Although Molina says the situation in El Salvador has improved since the end of the war, since the country is now a democracy, those who control the country's government are still those who were in power before the war.
And although the Cold War is over, the School of the Americas continues to operate as before, Molina says.
The U.S House of Representatives voted three times in the last year on a bill to close the school or cut its funding and, although the bill never passed, the body is getting closer to closing it, he says.
However, the school will be renamed the Defense Institute for Hemispheric Security Cooperation next year, a change designed to prevent it from losing funding, both Molina and Peck say.
"It's largely cosmetic," Peck says.
Peck went on the trip with Molina, visiting El Salvador and the sites of some of the massacres that happened there during the country's civil war in the 1980s and early '90s.
Peck says the group met people who live with the aftermath of the war that ended in 1992. "They grow up with that," he says. "For them, it's just the way life is."
That experience, he says, led him to decide to join this year's demonstration, planning to cross the line.
"Being down there and actually seeing what kind of impact the SOA has had, you want to go back and do something about it," Peck says. "You have to do something.

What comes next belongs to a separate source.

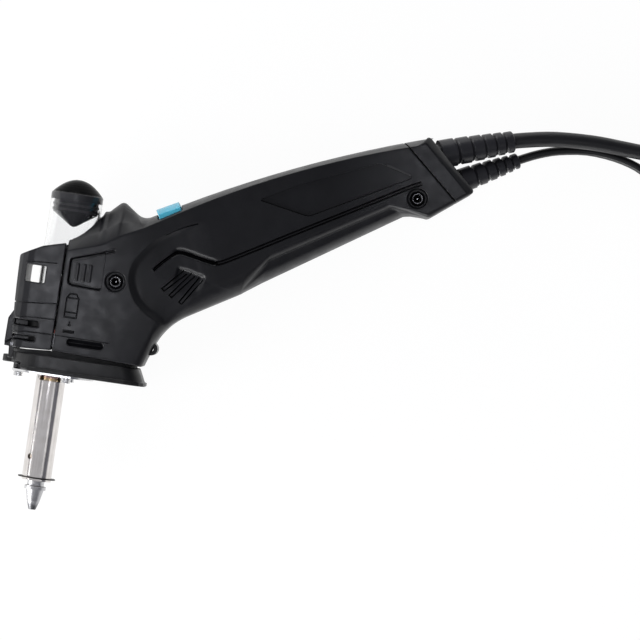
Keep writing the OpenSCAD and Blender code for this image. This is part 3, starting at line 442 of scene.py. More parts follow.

This time, I had to cross the line, after seeing what the SOA had done."
Because students who went with the Bellarmine group are not allowed to risk arrest, Peck chose to go with a group from Santa Clara University.
At the demonstration, Peck says the thousands of people who walked across the school's boundary responded by raising crosses and saying "Presente" after the name of each person killed by SOA graduates is announced.
"I mean, these names just go on for two hours," Peck says. "They could go on longer, just of all the people who've died." Once on the school's campus, Peck says he spent hours with the other demonstrators.
"Once you cross the line, it's pretty peaceful," he says. "Everybody's just happy to be there."
Police then told the demonstrators that if they didn't cross back out of the school they would be arrested.
"We crossed the line for a reason," he says. "So we got on the buses (waiting for the protesters) and were processed."
Peck says he was photographed, fingerprinted and given a "banned and barred" letter saying that he was not welcome back at the school, but he wasn't arrested. If he were to return and cross the line onto the school's campus at a demonstration in the next five years, he could receive six months in prison or a $5,000 fine, he says.
Peck says he'll return to the demonstration next year, but he probably won't cross the line.
Molina says he hasn't yet been able to attend a demonstration at Fort Benning, because he is coaching soccer at that time of year. He says he would like to go someday, but he's not sure he would cross the line as Peck did.
"I admire that," he says of Peck's commitment. "It's our responsibility to be the voice for those that are being killed by graduates of the SOA. Sometimes the best way to say what you want is civil disobedience."